Die Ergebnisse zeigten, dass 22,5% der Befragten laut HADS-Werten unter Angstzuständen und 6,5% unter Depressionen litten. Es gab keinen nennenswerten Unterschied in den Lebendgeburtenraten zwischen Personen mit und ohne Angstzustände, obwohl Männer mit Angstzuständen im Durchschnitt eine geringere Gesamtzahl beweglicher Spermien während der Eizellentnahme aufwiesen. Walker und das Team stellten fest, dass die IVF-Ergebnisse und die Lebendgeburtenraten durch die Einnahme von Antidepressiva nicht beeinflusst wurden.
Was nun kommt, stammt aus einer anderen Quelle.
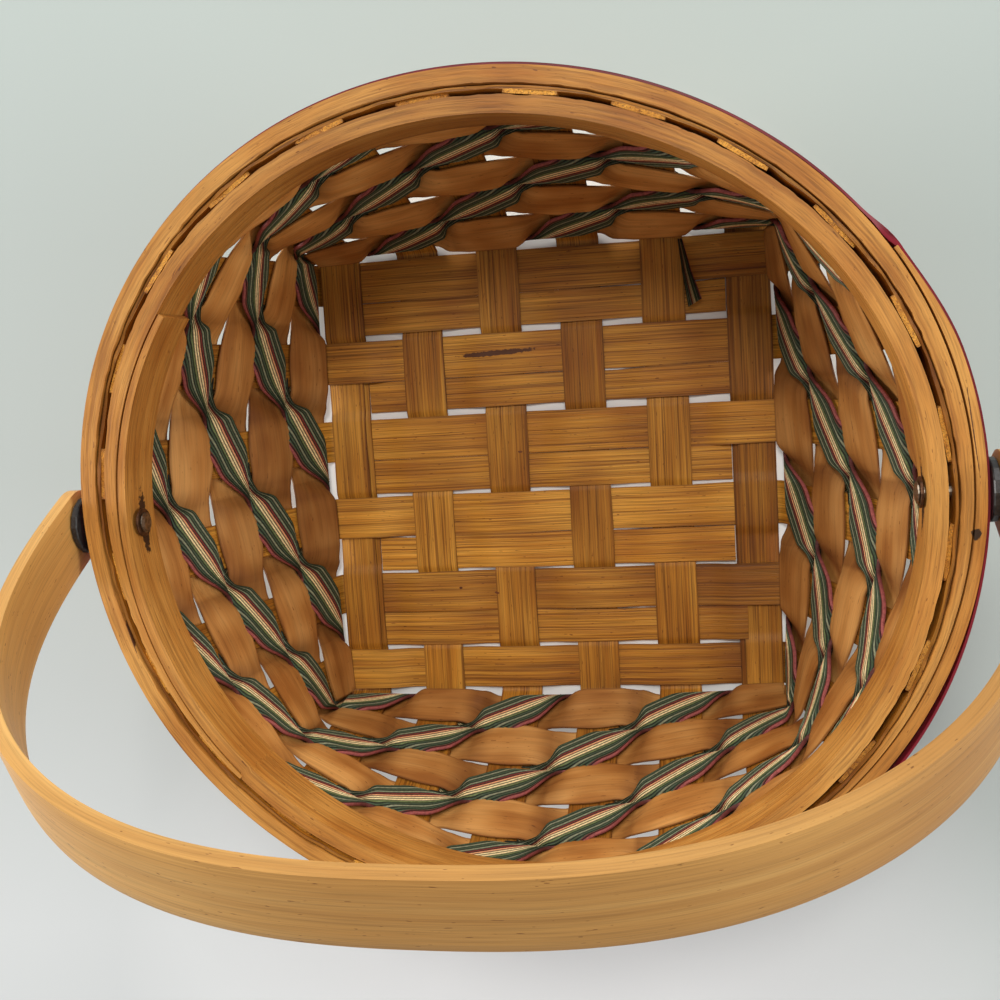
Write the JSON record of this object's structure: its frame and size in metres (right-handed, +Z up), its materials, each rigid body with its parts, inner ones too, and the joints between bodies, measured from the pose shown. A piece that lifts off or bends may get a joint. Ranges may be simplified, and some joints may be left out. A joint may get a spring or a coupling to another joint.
{
  "type": "pie basket",
  "caption": "Round-rimmed, square-bottomed woven splint basket with ribbon-twined walls and a swinging bentwood handle.",
  "frame": {"origin": "On the table under the middle of the base, where the plane through the two handle rivets crosses it.", "axes": "+X runs from the left rivet to the right one, +Y points away from the side that the handle leans to, and +Z points up."},
  "size_m": [0.331, 0.2953, 0.2645],
  "materials": {
    "base_splint": "fibrous, oiled",
    "wall_splint": "smooth, stained honey brown",
    "wall_ribbon": "woven stripes",
    "hoop_wood": "stained, satin",
    "handle_wood": "stained, satin",
    "stained_strip": "burgundy stain, satin",
    "washer_black": "black, satin",
    "rivet_metal": "dull"
  },
  "bodies": {
    "basket": {"side_stake_1": "base_splint", "side_stake_2": "base_splint", "side_stake_3": "base_splint", "side_stake_4": "base_splint", "side_stake_5": "base_splint", "side_stake_6": "base_splint", "front_stake_1": "base_splint", "front_stake_2": "base_splint", "front_stake_3": "base_splint", "front_stake_4": "base_splint", "front_stake_5": "base_splint", "front_stake_6": "base_splint", "filler_splint_1": "base_splint", "filler_splint_2": "base_splint", "filler_splint_3": "base_splint", "filler_splint_4": "base_splint", "filler_splint_5": "base_splint", "edge_cover_left": "base_splint", "edge_cover_right": "base_splint", "wall_splint_1": "wall_splint", "wall_splint_2": "wall_splint", "wall_splint_3": "wall_splint", "wall_splint_4": "wall_splint", "wall_splint_5": "wall_splint", "wall_ribbon_1": "wall_ribbon", "wall_ribbon_2": "wall_ribbon", "wall_ribbon_3": "wall_ribbon", "wall_ribbon_4": "wall_ribbon", "wall_ribbon_5": "wall_ribbon", "inner_hoop": "hoop_wood", "outer_hoop": "hoop_wood", "rim_strip": "stained_strip", "channel_splint": "base_splint", "rivet_left": "rivet_metal", "rivet_right": "rivet_metal", "washer_left": "washer_black", "washer_right": "washer_black", "burr_left": "rivet_metal", "burr_right": "rivet_metal"},
    "handle": {"handle": "handle_wood"}
  },
  "joints": [
    {"name": "handle_swing", "type": "hinge", "parent": "basket", "child": "handle", "pos_m": [0, 0, 0.1131], "axis": [1, 0, 0], "range_deg": [-152, 99]}
  ]
}
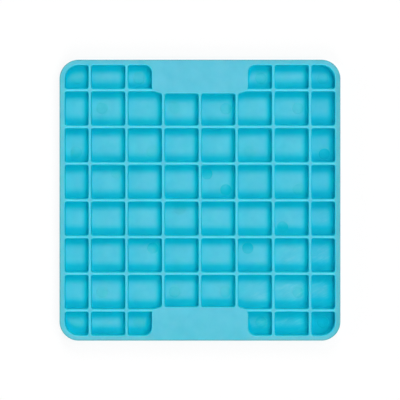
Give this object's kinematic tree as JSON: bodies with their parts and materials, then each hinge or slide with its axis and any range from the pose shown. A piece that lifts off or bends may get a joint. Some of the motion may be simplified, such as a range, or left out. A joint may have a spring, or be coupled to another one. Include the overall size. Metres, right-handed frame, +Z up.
{
  "type": "lick mat",
  "caption": "Flat square lick mat: a soft moulded top of shallow walled pockets with two plain finger tabs, overmoulded on a rigid backing plate.",
  "frame": {"origin": "centre of the underside, on the surface that the mat rests on", "axes": "+Z up, out of the open pockets; +Y towards one finger tab and -Y towards the other; +X across the tabs"},
  "size_m": [0.2, 0.2, 0.0075],
  "materials": {
    "soft_rubber": "turquoise thermoplastic rubber with a fine satin texture",
    "backing_plastic": "moulded polypropylene, fine matte texture, darker turquoise"
  },
  "bodies": {
    "root": {"licking_mat": "soft_rubber", "backing_plate": "backing_plastic"}
  },
  "joints": []
}
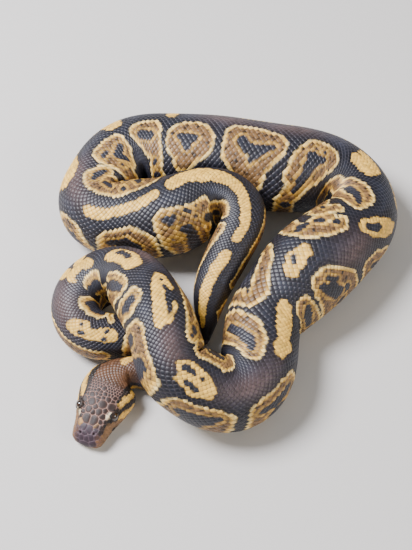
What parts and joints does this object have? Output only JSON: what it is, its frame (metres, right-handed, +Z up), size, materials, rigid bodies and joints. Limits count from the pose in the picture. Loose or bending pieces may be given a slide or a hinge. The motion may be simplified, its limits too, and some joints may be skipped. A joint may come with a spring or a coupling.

Darüber hinaus gab es keine statistisch signifikanten Ergebnisse hinsichtlich erektiler Dysfunktion oder geringer Libido zwischen den Gruppen.
„Unter Fertilitätsspezialisten gibt es aufgrund möglicher Auswirkungen auf die Fruchtbarkeit eine Debatte über die Verschreibung von Antidepressiva während der IVF. Stress selbst kann jedoch den Hormonhaushalt verändern und manchmal zu einer Erkrankung führen, die als hypogonadotroper Hypogonadismus bezeichnet wird, bei der das Gehirn unseren Fortpflanzungsorganen signalisiert, ihre Funktion einzustellen, weil wir zu gestresst sind, um schwanger zu werden“, erklärte Walker. „Während also Angstmedikamente die Fruchtbarkeit beeinträchtigen können, kann dies auch Stress tun. Angesichts der Tatsache, dass IVF bekanntermaßen stressig ist, unterstreichen unsere Ergebnisse, wie wichtig es ist, die psychische Gesundheit der Patienten während einer Fruchtbarkeitsbehandlung in den Vordergrund zu stellen.“
Wie sich Stress auf die IVF und die Geburtsergebnisse auswirkt
Zu den Einschränkungen der Studie gehörte, dass die Morphologie der Spermien zum Zeitpunkt der Eizellentnahme nicht beurteilt werden konnte, und dass aufgrund des geringen Anteils der Teilnehmer mit hohen Depressionswerten die vollständigen Auswirkungen der Depressionswerte auf die Fruchtbarkeit nicht bewertet werden konnten. Die Forscher konnten auch nicht alle Hormonspiegel der Patienten vollständig beurteilen – etwas, das sie zukünftig untersuchen wollen.
Etwa 80 Prozent der Kohorte waren kaukasischer Abstammung, was laut Walker auf Zugangsbarrieren wie Kosten und Versicherungsschutz hindeuten könnte, mit denen viele medizinisch unterversorgte ethnische Gruppen bei der Suche nach Fertilitätsbehandlungen konfrontiert sind. In Zukunft wollen die Forscher die Hormonspiegel der Patientinnen während der gesamten Dauer der Fertilitätsbehandlung untersuchen, um besser zu verstehen, wie sich Stress auf die IVF und die Geburtsergebnisse auswirkt. Diese Ergebnisse ergänzen die wachsende Zahl von Veröffentlichungen, die sich mit der allgemeinen medizinischen Gesundheit und der männlichen Fruchtbarkeit befassen.